Carnival Corporation & plc, the world’s largest cruise shipping group, said that cumulative advanced bookings for the second half of 2021 capacity currently available for sale are at the higher end of the historical range, although prices have softened.

Bookings in the first half of 2021 reflect expectations of the phased resumption of its guest cruise operations and anticipated itinerary changes. “As of August 31, 2020, the current portion of customer deposits was $2.1 billion with $0.1 billion relating to fourth quarter sailings," it said.

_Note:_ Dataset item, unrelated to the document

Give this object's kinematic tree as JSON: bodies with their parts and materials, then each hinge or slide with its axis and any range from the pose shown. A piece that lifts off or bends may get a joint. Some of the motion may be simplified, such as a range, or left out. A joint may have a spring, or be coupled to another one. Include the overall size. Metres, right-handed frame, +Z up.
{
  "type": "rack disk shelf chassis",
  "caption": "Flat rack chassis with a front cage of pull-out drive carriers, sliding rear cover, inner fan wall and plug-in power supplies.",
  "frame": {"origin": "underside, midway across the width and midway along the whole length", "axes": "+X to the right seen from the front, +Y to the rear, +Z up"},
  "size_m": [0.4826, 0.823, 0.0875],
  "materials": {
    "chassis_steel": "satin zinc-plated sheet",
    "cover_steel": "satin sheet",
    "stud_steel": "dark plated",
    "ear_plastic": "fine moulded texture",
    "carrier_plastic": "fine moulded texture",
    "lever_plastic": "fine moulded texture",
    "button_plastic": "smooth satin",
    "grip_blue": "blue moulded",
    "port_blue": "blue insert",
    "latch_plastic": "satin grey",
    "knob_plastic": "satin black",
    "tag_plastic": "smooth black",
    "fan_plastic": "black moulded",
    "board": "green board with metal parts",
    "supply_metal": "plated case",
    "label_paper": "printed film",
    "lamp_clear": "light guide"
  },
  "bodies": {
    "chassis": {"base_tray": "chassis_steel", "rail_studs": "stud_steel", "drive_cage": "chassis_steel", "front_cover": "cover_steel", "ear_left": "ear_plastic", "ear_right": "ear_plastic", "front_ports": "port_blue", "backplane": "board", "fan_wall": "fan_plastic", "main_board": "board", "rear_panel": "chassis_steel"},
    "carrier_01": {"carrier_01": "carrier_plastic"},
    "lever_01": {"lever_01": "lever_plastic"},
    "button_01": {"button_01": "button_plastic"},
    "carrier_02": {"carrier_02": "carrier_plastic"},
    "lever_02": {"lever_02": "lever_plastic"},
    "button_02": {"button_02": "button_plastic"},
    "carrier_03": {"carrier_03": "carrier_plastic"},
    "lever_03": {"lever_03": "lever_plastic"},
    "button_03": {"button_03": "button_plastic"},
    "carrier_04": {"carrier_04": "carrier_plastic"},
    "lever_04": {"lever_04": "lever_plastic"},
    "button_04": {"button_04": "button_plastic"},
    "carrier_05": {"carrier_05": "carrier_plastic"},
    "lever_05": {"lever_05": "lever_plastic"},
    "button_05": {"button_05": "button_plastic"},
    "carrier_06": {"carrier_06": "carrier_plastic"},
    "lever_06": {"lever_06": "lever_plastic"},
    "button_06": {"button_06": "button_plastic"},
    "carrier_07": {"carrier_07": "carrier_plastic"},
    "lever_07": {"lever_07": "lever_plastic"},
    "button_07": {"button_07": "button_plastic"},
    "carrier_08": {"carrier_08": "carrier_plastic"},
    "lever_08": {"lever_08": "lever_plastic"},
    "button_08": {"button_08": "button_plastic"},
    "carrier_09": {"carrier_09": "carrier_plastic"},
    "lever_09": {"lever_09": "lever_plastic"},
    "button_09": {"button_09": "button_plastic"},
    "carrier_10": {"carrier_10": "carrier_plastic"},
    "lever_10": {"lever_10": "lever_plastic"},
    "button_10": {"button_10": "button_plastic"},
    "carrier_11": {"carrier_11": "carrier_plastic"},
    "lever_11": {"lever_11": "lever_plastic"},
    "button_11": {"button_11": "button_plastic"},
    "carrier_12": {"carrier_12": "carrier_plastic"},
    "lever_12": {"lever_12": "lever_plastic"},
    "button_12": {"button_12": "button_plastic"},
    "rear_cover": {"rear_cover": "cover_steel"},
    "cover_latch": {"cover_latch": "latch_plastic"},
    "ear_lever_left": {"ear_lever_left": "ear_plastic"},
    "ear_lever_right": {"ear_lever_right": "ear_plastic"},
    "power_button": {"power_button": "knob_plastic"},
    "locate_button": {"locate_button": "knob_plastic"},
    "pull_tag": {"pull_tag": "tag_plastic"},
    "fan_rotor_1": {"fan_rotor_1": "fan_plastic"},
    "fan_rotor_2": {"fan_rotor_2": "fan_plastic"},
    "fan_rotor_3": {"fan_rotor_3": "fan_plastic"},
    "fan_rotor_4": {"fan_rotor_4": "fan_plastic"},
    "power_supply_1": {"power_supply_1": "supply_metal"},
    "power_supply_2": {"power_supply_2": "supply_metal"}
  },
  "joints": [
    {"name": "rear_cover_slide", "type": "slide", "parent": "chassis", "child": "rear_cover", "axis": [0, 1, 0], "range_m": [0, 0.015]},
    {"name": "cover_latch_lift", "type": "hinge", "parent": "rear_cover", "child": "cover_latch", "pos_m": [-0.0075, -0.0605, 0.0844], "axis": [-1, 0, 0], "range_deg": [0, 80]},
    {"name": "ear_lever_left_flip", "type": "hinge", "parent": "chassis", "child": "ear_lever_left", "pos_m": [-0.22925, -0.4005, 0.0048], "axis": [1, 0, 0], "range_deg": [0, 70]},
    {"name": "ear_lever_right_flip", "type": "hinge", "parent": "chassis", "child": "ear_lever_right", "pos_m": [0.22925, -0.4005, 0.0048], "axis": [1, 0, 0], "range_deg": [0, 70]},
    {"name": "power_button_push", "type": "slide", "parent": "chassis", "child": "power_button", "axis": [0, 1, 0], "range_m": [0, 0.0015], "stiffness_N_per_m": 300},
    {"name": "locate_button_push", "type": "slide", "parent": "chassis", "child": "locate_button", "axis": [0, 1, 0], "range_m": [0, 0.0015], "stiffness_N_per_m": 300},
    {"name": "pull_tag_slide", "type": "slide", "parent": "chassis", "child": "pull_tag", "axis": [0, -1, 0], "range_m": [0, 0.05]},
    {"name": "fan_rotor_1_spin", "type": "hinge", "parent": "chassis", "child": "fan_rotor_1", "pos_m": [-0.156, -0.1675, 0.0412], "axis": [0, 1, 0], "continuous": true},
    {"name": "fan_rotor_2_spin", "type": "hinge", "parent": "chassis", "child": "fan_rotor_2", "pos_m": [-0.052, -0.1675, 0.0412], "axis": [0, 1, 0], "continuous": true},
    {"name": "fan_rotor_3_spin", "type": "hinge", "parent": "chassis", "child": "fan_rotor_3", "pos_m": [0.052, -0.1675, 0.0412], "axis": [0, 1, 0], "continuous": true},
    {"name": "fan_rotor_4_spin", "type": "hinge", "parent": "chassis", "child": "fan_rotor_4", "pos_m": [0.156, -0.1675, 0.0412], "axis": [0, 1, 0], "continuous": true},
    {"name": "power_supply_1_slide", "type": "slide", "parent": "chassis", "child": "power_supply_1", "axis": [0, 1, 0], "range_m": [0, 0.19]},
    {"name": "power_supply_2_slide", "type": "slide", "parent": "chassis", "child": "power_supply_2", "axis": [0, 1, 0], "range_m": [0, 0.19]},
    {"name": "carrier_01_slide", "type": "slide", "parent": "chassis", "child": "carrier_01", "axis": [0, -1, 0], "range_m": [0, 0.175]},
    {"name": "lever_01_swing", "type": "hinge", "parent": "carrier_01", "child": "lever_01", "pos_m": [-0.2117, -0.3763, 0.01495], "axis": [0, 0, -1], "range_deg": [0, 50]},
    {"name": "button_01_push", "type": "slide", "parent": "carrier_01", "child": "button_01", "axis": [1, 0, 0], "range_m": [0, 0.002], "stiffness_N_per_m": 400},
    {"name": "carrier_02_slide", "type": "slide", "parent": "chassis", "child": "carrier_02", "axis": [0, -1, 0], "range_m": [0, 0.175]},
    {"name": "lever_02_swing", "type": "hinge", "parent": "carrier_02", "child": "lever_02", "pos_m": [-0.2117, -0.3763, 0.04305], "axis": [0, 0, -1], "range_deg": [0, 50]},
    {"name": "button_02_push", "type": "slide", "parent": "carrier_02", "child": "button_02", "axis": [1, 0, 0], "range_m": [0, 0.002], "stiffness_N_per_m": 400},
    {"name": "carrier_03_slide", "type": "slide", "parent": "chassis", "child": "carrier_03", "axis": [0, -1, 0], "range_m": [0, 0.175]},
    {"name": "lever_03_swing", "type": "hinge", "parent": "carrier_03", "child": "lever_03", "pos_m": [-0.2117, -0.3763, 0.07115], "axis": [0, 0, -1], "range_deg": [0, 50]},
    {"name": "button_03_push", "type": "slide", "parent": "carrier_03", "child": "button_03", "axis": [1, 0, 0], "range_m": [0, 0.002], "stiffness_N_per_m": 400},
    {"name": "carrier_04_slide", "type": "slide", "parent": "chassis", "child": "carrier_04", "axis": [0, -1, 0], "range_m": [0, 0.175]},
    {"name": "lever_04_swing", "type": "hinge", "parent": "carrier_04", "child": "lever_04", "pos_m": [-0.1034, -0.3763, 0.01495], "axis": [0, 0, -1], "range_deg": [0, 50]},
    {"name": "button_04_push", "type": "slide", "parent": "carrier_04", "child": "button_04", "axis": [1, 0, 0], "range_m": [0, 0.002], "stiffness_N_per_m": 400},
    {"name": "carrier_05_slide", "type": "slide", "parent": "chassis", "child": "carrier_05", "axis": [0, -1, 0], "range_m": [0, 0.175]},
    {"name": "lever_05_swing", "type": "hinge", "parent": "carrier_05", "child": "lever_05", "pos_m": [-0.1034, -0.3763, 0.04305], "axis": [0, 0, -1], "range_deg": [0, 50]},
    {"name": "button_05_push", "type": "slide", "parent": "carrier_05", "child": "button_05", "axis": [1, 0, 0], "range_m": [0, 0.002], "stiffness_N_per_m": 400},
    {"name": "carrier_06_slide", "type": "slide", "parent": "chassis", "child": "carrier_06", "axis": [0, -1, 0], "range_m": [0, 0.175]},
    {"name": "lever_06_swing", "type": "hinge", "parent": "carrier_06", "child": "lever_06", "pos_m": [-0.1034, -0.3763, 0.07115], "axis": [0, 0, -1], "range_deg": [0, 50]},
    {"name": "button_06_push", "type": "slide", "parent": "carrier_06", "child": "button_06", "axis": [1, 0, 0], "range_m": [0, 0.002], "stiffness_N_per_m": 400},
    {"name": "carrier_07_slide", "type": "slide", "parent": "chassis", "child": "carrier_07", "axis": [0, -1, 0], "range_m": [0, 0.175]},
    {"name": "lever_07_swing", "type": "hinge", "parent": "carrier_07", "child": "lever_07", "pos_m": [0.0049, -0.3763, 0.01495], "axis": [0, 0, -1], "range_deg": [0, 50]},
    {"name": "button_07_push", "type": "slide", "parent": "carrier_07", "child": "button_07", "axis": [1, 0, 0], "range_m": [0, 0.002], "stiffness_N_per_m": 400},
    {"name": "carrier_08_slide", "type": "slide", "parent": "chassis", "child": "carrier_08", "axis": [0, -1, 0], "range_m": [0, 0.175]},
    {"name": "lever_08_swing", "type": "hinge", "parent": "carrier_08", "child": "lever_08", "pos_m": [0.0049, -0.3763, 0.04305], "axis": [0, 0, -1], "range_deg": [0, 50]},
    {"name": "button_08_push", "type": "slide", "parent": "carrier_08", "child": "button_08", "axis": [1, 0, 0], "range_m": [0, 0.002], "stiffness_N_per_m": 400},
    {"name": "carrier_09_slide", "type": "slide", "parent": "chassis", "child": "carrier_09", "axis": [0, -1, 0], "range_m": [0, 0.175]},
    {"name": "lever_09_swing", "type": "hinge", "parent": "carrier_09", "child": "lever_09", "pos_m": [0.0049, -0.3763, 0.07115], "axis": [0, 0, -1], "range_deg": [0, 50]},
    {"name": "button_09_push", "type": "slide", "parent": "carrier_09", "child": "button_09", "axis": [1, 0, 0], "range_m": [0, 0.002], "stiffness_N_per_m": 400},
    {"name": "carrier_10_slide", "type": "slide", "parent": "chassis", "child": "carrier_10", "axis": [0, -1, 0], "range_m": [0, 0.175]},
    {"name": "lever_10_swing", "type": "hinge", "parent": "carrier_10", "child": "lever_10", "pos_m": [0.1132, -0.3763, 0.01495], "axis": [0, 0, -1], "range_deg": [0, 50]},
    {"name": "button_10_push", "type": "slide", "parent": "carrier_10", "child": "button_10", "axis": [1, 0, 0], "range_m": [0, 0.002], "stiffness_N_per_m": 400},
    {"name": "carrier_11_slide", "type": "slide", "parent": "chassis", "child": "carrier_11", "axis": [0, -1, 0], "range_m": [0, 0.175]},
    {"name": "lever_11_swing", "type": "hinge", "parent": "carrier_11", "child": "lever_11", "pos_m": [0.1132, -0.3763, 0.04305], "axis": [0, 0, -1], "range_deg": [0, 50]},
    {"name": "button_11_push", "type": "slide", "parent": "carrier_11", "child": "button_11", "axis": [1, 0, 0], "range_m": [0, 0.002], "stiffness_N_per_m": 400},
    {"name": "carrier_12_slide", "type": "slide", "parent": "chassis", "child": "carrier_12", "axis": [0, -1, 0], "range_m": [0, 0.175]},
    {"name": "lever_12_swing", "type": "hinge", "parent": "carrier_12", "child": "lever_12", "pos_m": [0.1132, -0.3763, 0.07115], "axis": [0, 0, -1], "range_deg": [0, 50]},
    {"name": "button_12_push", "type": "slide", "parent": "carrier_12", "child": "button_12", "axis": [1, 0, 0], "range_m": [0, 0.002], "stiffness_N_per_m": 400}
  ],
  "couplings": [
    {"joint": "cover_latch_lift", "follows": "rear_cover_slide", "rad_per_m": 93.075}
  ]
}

Approximately 60% of bookings taken during the three weeks ended September 20, 2020 were new bookings as opposed to future cruise credit (FCC) re-bookings, despite minimal advertising or marketing,” the company said in a trading update. The 60% figure marks an increase of five percentage points from three months to 31 August.

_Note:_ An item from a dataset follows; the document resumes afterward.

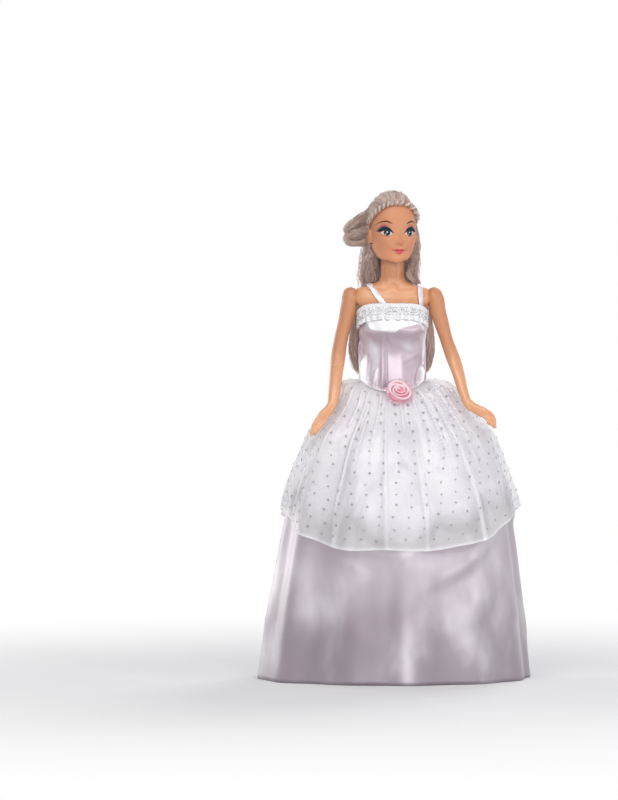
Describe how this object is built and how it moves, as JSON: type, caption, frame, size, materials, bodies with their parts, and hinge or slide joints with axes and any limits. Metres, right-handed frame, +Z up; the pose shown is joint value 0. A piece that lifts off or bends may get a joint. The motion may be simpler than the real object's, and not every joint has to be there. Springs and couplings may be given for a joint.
{
  "type": "fashion doll",
  "caption": "Standing fashion doll in a strapped satin and tulle ball gown, with turning head and arms and legs that sit.",
  "frame": {"origin": "on the floor, below the neck, at the middle of the skirt's hem", "axes": "+Z up, the doll faces -Y, its left hand is at +X"},
  "size_m": [0.1634, 0.1228, 0.2898],
  "materials": {
    "body_plastic": "smooth moulded plastic, warm tan",
    "face_vinyl": "soft vinyl with painted features",
    "hair": "fine glossy fibre, pale ash blonde",
    "satin": "white satin with a soft sheen",
    "tulle": "sheer white net with silver dots",
    "silver_lace": "white lace with silver thread",
    "rose_ribbon": "pink satin ribbon",
    "rose_sheer": "sheer pink ribbon",
    "hip_nylon": "natural nylon",
    "shoe_plastic": "glossy white plastic"
  },
  "bodies": {
    "torso": {"torso_front": "body_plastic", "torso_back": "body_plastic", "bodice": "satin", "bodice_lace": "silver_lace", "back_placket": "satin", "right_strap": "satin", "left_strap": "satin", "underskirt": "satin", "overskirt": "tulle", "waist_rose": "rose_ribbon", "rose_frill": "rose_sheer"},
    "head": {"head": "face_vinyl", "hair_cap": "hair", "front_twist": "hair", "flip_lock": "hair", "right_side_lock": "hair", "left_side_lock": "hair", "back_hair": "hair"},
    "right_arm": {"right_arm": "body_plastic"},
    "left_arm": {"left_arm": "body_plastic"},
    "hips": {"hip_rod": "hip_nylon"},
    "right_leg": {"right_leg": "body_plastic", "right_shoe": "shoe_plastic"},
    "left_leg": {"left_leg": "body_plastic", "left_shoe": "shoe_plastic"}
  },
  "joints": [
    {"name": "head_turn", "type": "hinge", "parent": "torso", "child": "head", "pos_m": [0, 0, 0.2456], "axis": [0, 0, 1], "range_deg": [-105, 75], "deforming": ["right_side_lock", "left_side_lock", "back_hair", "flip_lock"]},
    {"name": "right_shoulder", "type": "hinge", "parent": "torso", "child": "right_arm", "pos_m": [-0.0222, 0, 0.226], "axis": [-1, 0, 0], "continuous": true, "deforming": ["underskirt", "overskirt", "flip_lock"]},
    {"name": "left_shoulder", "type": "hinge", "parent": "torso", "child": "left_arm", "pos_m": [0.0222, 0, 0.226], "axis": [-1, 0, 0], "continuous": true, "deforming": ["underskirt", "overskirt"]},
    {"name": "hips_sit", "type": "hinge", "parent": "torso", "child": "hips", "pos_m": [0, 0, 0.143], "axis": [-1, 0, 0], "range_deg": [-8, 78], "deforming": ["underskirt", "overskirt"]},
    {"name": "right_leg_swing", "type": "hinge", "parent": "hips", "child": "right_leg", "pos_m": [-0.011, 0, 0.143], "axis": [-1, 0, 0], "range_deg": [-12, 12], "deforming": ["underskirt", "overskirt"]},
    {"name": "left_leg_swing", "type": "hinge", "parent": "hips", "child": "left_leg", "pos_m": [0.011, 0, 0.143], "axis": [-1, 0, 0], "range_deg": [-12, 12], "deforming": ["underskirt", "overskirt"]}
  ]
}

Carnival said it believes this demonstrates the long-term potential demand for cruising. Pricing on these bookings are lower by mid-single digits versus the second half of 2019, on a comparable basis, reflecting the effect of FCCs from previously cancelled cruises being applied. The company continues to take bookings for both 2021 and 2022.

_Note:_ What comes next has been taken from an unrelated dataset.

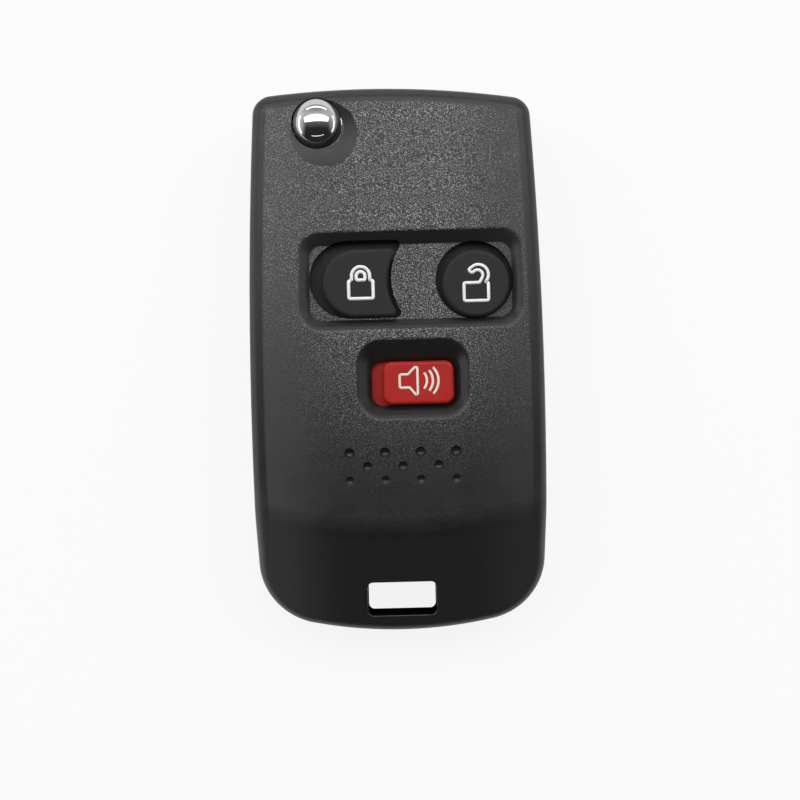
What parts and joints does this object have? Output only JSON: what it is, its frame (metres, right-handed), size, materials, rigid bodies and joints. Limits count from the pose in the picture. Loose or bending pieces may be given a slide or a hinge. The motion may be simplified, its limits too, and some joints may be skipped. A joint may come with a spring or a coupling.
{
  "type": "flip key remote shell",
  "caption": "Empty case of a car remote with a folding key blade: two covers, lock, unlock and panic buttons, a sprung blade head with its release button, and a key-ring slot.",
  "frame": {"origin": "middle of the back, under the middle of the case's outline", "axes": "+Z out of the front face, +Y to the end with the flip head, +X to the right as seen from the front"},
  "size_m": [0.0398, 0.0742, 0.0172],
  "materials": {
    "black_plastic": "fine grain, with a smooth band along the edges",
    "inner_plastic": "as moulded",
    "nylon": "natural",
    "head_plastic": "smooth satin",
    "black_rubber": "smooth, with printed pictograms",
    "red_rubber": "smooth, with a printed pictogram",
    "chrome": "polished",
    "steel": "zinc plated",
    "dark_steel": "blackened",
    "blade_steel": "nickel plated, satin"
  },
  "bodies": {
    "case": {"front_cover": "black_plastic", "rear_cover": "black_plastic", "board_tray": "inner_plastic", "keypad_web": "black_rubber", "flip_spring": "steel", "spring_cap": "inner_plastic", "thrust_washer": "nylon", "case_screw_1": "dark_steel", "case_screw_2": "dark_steel", "case_screw_3": "dark_steel", "tray_screw_1": "steel", "tray_screw_2": "steel"},
    "head": {"flip_head": "head_plastic", "key_blade": "blade_steel", "blade_pin": "steel"},
    "release": {"release_button": "chrome", "stem_screw": "steel"},
    "lock": {"lock_button": "black_rubber"},
    "unlock": {"unlock_button": "black_rubber"},
    "panic": {"panic_button": "red_rubber"}
  },
  "joints": [
    {"name": "flip", "type": "hinge", "parent": "case", "child": "head", "pos_m": [-0.01005, 0.03238, 0.0066], "axis": [0, 0, -1], "range_deg": [0, 180]},
    {"name": "release_press", "type": "slide", "parent": "head", "child": "release", "axis": [0, 0, -1], "range_m": [0, 0.0015], "stiffness_N_per_m": 3000, "springref_m": -0.0003, "deforming": ["flip_spring"]},
    {"name": "lock_press", "type": "slide", "parent": "case", "child": "lock", "axis": [0, 0, -1], "range_m": [0, 0.0008], "stiffness_N_per_m": 2500, "springref_m": -0.0002},
    {"name": "unlock_press", "type": "slide", "parent": "case", "child": "unlock", "axis": [0, 0, -1], "range_m": [0, 0.0008], "stiffness_N_per_m": 2500, "springref_m": -0.0002},
    {"name": "panic_press", "type": "slide", "parent": "case", "child": "panic", "axis": [0, 0, -1], "range_m": [0, 0.0008], "stiffness_N_per_m": 2500, "springref_m": -0.0002}
  ]
}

As of 20 September, approximately 45% of guests affected by the company's schedule changes have received enhanced FCCs and approximately 55% have requested refunds. The figures were unchanged from three months to 31 August.

Total customer deposits balance at August 31, 2020, was $2.4 billion, the majority of which are FCCs, compared to total customer deposits balance of $2.9 billion at May 31, 2020. The decline in customer deposits is consistent with previous expectations, Carnival said.

Carnival Corporation & plc fleet to become more efficient on optimisation

The efficiency of ships in the fleet of Carnival Corporation & plc, the world’s largest cruise shipping group, will improve as a result of measures to optimise its fleet, the company said in a trading statement.

As stated earlier, the company plans to dispose of 18 ships, ten of which have already left the fleet. “In total, the 18 ships represent approximately 12% of pre-pause capacity and only three percent of operating income in 2019,” the company said..

The sale of less efficient ships will also result in future operating expense efficiencies of approximately two percent per available lower berth day (ALBD) and a reduction in fuel consumption of approximately one percent per ALBD.

“Based on the actions taken to date and the scheduled newbuilding deliveries through 2022, the company's fleet will be more efficient with a roughly 13% larger average berth size per ship and an average age of 12 years in 2022 versus 13 years, in each case as compared to 2019,” it said.

Carnival expects only two of the four ships originally scheduled for delivery in 2020, following the start of the pause, to be delivered prior to the end of fiscal 2020, including Enchanted Princess which was delivered last week. Carnival group member P&O Cruises have said Iona to the company this year.

The company currently expects only five of the nine ships originally scheduled for delivery in fiscal 2020 and 2021 to be delivered prior to the end of fiscal year 2021.

In addition, Carnival currently expects nine cruise ships and two smaller expedition ships of the 13 ships originally scheduled for delivery prior to the end of fiscal year 2022 to be delivered by then.